En restant constructif, il semble que si la Fed conçoit de différencier les cycles de taux actuels et passés, les investisseurs en actions devraient en faire de même. En effet, la forte croissance du PIB devrait potentiellement catalyser un niveau de croissance des revenus au-dessus des niveaux récents, ceci devant permettre de diluer les pressions sur les coûts qui impactent les marges. Si certaines positions les plus gagnantes des années précédentes pourraient être sous pression, la phase actuelle devrait également offrir des opportunités, des corrections de cette envergure ayant tendance à engouffrer les cours des sociétés sans différenciation adéquate.
Dans la perspective d’un resserrement de la politique monétaire, nous pensons que la clé sera la sélectivité et la discipline en matière de valorisation.

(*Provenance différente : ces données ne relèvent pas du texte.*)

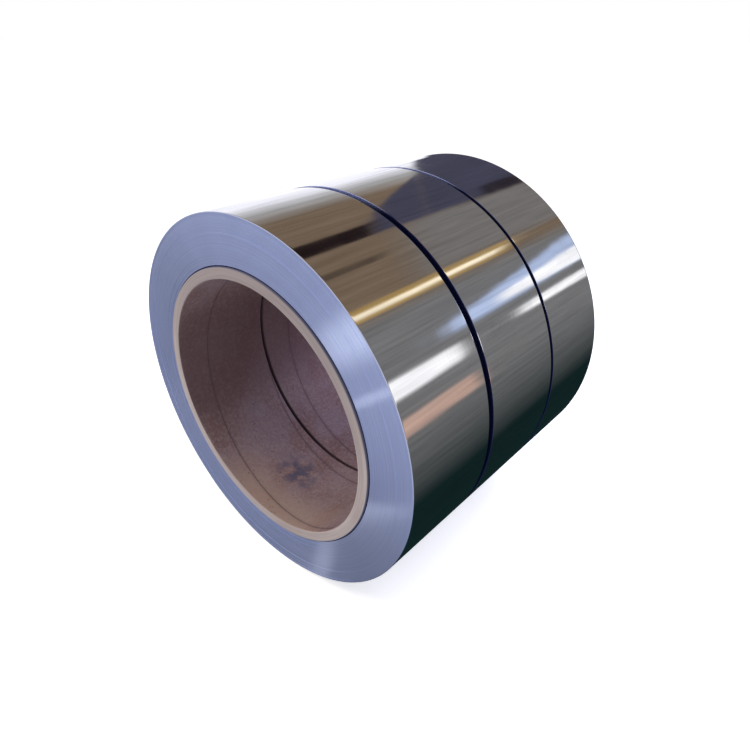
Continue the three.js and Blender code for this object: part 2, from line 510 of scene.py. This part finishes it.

Comme le démontrent les premiers rapports de résultats trimestriels, certaines entreprises continuent de dégager de la valeur et demeurent les catalyseurs essentiels de notre mode de vie de plus en plus numérique. Alors que la nervosité aiguë punit brutalement les entreprises de haut vol publiant des résultats insatisfaisants (comme Netflix qui perdait 20% en une journée), d’autres, comme Microsoft, attirent les investisseurs grâce à la progression soutenue de leur activité, et d’autre part les opportunités d’acquisitions d’actifs uniques comme Activision.
Plus que jamais, les fondamentaux seront déterminants pour les résultats boursiers dans une période qui s’annonce volatile pour l’ensemble des marchés financiers. Restant quelque peu prudents pour l’instant, nous avons adopté certaines stratégies de couverture, tout en cherchant à tirer parti de la volatilité élevée par la vente d’options.